The Workplace team had already determined the target percentage for office allocation based on their research and benchmarking. But when it was time for the leaders to make seating assignments, one of the SVPs still insisted on a number of private offices that exceeded the target by 2%.
Now, it’s important to look at the situation more broadly. This particular department was experiencing what we change management consultants call a “high change load.” They just lost their EVP and had been through a layoff. So I suggested the project team let them try the higher office allocation. If after the 90-day transition period, it wasn’t working, it could easily be converted given the flexible room design. My theory was that if it worked, great—it was only 2%, still lower than the previous number of offices—and if it didn’t, then the group would want the change instead of being mandated to change. So that’s what the team did.
However, we didn’t predict what followed. Up to this point, as part of the change management program, we involved about 30 designated employees in what we dubbed an “Engagement Team.” They participated in monthly workshops during which they learned about the new workplace design; repeatedly heard the “why” messaging; could ask questions; challenge our thinking; and give certain design feedback. When the employees from that SVP’s department found out their leaders decided on 2% higher office allocation, they were incensed. They knew it wouldn't work because the offices were designed to be the exact same size as the collaboration rooms and there was a limited number of those rooms. In other words, more private offices meant fewer collaboration rooms. They met with their leaders to express their concern, and soon after, the SVP contacted the space planner to reallocate offices according to the recommended guideline.
Obviously, this is a great example of bottom-up influence being more effective than top-down. Because we engaged influential members of the workforce, they ultimately drove the change in spite of what their leader initially directed. That doesn’t mean we ignored top-down change leadership. Indeed, I could give examples of how that played out as well. But we facilitated space for change leadership to emerge in employees--and certainly the leaders deserve credit for giving and respecting that space. As we hear more talk of holacracy and leaderless organizations, it’s not unreasonable to conceive how top-down change leadership models could become a thing of the past. Look at the recent rise of leaderless movements, such as the Arab Spring and Occupy Wall Street.
The story also reinforces how change cannot be controlled, only influenced.
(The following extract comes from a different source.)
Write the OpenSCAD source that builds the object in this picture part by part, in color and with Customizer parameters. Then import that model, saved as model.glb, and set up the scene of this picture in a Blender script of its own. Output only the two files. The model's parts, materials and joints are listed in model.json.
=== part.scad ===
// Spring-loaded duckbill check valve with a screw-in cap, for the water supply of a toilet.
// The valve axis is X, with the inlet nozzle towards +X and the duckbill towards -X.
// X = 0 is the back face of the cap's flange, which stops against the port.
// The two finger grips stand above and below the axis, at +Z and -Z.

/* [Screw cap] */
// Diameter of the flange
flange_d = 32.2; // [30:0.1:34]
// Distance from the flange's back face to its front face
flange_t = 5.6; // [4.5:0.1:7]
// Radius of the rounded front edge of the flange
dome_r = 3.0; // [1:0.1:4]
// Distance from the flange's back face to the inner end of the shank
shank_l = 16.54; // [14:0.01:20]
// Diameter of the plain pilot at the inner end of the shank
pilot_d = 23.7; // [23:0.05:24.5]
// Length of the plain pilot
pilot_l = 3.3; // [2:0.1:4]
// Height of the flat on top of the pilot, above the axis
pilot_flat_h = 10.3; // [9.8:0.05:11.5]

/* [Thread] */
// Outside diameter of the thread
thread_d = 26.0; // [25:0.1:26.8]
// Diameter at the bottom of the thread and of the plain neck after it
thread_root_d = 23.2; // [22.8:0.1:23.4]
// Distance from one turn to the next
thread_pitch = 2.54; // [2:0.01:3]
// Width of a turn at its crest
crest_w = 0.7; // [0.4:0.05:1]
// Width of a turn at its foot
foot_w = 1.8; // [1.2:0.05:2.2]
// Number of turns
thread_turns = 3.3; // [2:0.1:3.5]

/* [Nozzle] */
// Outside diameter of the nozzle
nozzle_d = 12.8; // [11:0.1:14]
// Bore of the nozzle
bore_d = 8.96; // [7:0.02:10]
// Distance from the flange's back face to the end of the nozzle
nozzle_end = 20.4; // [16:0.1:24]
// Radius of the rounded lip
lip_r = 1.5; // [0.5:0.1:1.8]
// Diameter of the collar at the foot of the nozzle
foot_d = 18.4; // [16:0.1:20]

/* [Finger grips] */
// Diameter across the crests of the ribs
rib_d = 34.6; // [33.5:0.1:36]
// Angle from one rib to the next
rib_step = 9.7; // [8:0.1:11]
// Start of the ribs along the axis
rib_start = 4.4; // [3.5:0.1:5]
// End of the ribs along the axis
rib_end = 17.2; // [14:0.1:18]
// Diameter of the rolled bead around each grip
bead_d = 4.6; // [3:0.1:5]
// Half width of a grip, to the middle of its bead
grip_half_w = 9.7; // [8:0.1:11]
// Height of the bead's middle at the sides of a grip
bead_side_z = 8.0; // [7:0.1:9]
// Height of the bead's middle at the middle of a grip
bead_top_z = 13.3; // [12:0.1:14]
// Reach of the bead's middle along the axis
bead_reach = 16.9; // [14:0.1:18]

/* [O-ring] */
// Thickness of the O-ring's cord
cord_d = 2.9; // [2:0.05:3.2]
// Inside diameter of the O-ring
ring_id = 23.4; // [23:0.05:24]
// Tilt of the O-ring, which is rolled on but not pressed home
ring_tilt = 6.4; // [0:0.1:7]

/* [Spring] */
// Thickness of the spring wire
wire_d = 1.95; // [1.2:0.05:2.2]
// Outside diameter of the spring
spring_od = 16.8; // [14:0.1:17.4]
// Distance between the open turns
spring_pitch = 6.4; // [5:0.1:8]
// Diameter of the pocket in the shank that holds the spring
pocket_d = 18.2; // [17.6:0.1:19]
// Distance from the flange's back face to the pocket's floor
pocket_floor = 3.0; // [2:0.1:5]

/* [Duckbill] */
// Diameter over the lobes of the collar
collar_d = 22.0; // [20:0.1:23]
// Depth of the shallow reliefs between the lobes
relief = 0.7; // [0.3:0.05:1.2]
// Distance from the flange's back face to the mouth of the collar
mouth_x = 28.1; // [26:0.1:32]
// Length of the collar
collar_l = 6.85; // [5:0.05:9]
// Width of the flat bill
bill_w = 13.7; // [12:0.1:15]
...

While it may have been easier to mandate the office allocation—in an attempt to control outcomes—it would have made people angry. The more we would have pressed, the more they would have pressed back. Instead, we allowed for flexibility, and what happened? Unpredictably, we got what we wanted.
We also saw how small actions had a big impact. This particular company was in the middle of a divestiture, so we could not launch a bombastic communication campaign about how fantastic the new workplace would be. Half of the campus would be going to the other company and certainly wouldn’t appreciate hearing about an amazing new workspace that they wouldn’t be getting. Instead we took a subtle and targeted approach meeting monthly with the thirty-member Employee Engagement Team mentioned earlier. Small actions have a big impact. This flies in the face of the more traditional way of approaching change with big campaigns and pomp and circumstance. Anyone who worked through the 1990s and early 2000s is familiar with the cynical phrase, "Flavor of the Month"—big actions actually had a small impact.
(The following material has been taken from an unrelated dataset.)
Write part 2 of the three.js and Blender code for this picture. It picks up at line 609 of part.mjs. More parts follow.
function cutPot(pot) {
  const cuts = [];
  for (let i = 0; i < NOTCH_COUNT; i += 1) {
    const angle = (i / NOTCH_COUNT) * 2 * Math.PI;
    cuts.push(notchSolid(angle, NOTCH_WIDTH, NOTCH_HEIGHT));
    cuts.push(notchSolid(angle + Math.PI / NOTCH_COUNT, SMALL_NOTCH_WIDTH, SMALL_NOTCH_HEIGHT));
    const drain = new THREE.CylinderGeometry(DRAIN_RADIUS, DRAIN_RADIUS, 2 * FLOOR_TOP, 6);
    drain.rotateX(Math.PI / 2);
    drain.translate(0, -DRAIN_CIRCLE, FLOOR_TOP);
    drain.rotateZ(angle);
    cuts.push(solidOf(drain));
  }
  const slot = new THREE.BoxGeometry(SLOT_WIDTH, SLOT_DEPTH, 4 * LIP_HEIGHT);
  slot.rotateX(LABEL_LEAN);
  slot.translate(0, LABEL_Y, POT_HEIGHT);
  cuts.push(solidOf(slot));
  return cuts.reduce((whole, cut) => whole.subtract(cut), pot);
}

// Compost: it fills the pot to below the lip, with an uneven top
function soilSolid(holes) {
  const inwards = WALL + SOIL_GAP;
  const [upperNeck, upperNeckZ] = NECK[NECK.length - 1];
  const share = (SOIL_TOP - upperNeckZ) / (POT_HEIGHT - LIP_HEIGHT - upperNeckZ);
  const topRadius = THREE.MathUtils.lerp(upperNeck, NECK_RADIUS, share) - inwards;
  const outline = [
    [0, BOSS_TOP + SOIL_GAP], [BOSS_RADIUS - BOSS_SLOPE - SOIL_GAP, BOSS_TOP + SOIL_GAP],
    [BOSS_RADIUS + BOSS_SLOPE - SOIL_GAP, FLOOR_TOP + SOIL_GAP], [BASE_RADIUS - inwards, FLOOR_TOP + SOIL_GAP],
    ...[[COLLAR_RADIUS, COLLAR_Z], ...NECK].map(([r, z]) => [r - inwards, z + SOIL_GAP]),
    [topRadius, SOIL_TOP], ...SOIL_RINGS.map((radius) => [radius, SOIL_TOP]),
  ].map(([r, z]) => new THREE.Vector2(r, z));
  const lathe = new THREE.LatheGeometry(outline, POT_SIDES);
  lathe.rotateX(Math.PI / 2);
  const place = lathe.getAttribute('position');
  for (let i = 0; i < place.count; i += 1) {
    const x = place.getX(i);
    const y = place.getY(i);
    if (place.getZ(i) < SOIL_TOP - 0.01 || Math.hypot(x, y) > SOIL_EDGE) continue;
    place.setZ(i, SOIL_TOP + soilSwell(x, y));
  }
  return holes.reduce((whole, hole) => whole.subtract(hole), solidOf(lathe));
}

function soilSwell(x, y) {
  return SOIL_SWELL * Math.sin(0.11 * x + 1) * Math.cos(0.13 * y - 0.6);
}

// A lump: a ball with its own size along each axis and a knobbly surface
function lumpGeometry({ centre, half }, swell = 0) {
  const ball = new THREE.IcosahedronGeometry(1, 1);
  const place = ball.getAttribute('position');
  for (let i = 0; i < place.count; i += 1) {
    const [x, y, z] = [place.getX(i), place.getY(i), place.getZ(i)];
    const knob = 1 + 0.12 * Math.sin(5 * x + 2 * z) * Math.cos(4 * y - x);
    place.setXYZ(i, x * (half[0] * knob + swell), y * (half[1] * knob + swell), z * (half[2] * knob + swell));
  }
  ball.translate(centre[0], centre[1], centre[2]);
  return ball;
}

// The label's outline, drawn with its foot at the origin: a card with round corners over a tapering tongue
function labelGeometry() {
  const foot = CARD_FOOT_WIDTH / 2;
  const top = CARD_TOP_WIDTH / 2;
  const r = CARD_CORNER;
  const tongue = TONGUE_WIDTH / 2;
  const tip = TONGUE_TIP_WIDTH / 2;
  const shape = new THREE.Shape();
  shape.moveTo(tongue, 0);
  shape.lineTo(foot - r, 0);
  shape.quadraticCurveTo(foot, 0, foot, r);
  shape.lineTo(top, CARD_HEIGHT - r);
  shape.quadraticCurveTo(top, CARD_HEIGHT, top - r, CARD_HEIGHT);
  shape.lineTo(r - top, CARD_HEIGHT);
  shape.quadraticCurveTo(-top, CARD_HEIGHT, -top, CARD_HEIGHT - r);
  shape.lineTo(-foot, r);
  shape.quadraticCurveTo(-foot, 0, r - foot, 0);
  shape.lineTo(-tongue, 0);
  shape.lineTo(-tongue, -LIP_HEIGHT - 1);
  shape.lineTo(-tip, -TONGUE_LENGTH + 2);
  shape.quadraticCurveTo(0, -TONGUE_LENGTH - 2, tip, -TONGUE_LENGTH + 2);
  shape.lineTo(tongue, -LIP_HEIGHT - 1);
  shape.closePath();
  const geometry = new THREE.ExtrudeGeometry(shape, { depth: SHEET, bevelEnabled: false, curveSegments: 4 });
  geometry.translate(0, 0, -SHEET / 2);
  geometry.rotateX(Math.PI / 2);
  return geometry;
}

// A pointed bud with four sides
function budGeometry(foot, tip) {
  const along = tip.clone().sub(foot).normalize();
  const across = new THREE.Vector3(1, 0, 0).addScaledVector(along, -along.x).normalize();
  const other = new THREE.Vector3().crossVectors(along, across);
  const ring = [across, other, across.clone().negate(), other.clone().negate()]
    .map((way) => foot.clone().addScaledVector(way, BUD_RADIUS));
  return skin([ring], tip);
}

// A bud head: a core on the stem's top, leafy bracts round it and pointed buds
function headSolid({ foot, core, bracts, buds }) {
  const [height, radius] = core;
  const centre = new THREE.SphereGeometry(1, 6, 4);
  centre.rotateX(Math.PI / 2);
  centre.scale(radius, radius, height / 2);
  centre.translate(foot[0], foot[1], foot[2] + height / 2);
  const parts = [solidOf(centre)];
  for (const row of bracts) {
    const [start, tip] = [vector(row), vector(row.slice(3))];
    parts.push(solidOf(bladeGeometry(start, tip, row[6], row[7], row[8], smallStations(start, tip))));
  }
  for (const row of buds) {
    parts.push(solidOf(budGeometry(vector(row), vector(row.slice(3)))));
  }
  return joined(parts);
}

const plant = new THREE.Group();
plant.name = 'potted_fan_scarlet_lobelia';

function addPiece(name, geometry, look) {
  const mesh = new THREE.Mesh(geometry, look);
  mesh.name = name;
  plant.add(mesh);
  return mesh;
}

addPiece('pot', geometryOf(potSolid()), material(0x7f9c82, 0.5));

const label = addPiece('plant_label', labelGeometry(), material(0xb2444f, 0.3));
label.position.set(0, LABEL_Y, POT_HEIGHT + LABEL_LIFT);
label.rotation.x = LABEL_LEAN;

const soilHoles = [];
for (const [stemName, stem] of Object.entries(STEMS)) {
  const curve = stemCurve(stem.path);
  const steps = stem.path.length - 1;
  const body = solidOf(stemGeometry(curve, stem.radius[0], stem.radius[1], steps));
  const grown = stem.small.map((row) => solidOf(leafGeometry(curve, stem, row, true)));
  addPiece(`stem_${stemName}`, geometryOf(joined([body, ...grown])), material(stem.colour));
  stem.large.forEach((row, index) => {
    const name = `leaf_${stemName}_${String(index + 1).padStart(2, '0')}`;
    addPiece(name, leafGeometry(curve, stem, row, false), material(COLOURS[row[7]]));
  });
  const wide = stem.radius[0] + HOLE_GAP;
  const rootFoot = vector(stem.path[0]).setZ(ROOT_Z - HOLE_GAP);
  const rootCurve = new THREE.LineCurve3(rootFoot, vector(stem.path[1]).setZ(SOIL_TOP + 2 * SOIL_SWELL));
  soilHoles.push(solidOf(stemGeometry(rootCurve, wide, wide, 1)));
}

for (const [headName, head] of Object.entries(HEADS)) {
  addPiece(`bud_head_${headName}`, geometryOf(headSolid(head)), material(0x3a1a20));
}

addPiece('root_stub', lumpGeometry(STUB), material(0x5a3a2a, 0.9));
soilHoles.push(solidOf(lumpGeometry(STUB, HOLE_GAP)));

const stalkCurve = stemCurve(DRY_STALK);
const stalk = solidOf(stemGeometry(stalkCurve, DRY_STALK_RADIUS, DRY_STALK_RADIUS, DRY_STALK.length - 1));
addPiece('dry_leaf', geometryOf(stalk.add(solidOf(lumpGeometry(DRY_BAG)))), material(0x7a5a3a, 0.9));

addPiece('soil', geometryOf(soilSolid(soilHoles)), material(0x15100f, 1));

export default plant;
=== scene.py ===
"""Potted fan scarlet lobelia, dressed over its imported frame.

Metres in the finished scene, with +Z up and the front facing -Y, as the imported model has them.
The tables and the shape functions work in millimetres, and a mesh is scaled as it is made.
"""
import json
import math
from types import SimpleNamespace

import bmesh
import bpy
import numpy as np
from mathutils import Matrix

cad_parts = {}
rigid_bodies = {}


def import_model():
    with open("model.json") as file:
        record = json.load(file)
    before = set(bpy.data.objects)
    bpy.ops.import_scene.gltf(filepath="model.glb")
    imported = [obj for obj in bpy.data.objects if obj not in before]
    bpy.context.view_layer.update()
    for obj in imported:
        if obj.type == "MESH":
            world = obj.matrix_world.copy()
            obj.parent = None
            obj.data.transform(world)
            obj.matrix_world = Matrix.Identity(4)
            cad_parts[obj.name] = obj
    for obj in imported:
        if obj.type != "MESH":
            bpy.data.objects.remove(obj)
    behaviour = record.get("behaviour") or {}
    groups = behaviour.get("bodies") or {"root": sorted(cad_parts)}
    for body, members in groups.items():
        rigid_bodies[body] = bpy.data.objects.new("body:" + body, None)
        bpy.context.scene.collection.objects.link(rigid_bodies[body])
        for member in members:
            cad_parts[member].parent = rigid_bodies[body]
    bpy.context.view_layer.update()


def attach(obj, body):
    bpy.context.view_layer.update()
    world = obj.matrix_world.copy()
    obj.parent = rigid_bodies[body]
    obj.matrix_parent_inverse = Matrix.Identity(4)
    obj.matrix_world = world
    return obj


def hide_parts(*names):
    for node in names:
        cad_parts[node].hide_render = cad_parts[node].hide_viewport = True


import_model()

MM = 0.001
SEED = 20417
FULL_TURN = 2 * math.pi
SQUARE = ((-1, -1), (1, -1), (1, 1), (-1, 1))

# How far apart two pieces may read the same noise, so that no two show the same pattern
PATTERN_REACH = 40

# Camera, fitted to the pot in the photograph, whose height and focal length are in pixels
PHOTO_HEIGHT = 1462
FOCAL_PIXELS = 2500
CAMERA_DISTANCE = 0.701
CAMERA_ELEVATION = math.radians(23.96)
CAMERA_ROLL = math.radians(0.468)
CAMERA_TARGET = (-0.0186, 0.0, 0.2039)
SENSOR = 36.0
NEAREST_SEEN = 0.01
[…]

Sure, we created a few videos of executives talking about the new workspace, but we also put the tools in place to encourage conversations. We relied on the grapevine instead of trying to fight it. In fact, we needed the grapevine: we didn't have an army of change management consultants micromanaging these 30 people to see if they were actually communicating to the remaining 600 employees. Instead, one month before the move, we ran a survey to ensure the larger employee base was aware. The results showed that 84% of employees had been informed and knew why the new workspace strategy was so important.
In theoretical speak, this is complex adaptive systems (2) at work. We no longer live in a mechanistic world where cause and effect are linear and predictable. We can’t unfreeze-change-refreeze (3): there are too many variables at play. In this new paradigm we need change leadership practices that embrace the complexity and unpredictability we deal with on a daily basis. We need to create space for conversation, leadership from the ground up, and allow things to unfold on their own in certain cases. Discerning when it’s best and how to do this requires savvy thinking—it requires us to think differently about leading and managing change.
How have you seen change leadership play out in ways contrary to the traditional mantra? How have you upended the rules in change management practices lately?
1) Fitzgerald, C. (2002). On seeing the forest while among the trees: Integrating business strategy models and concepts into executive coaching practice. In Fitzgerald, C. & Berger, J. G. (Eds.), Executive coaching: Practices & perspectives. Mountain View, CA: Davies-Black Publishing.
2) Waldrop, M.M (1992). Complexity: The emerging science at the edge of order and chaos. New York: Simon & Schuster, Inc.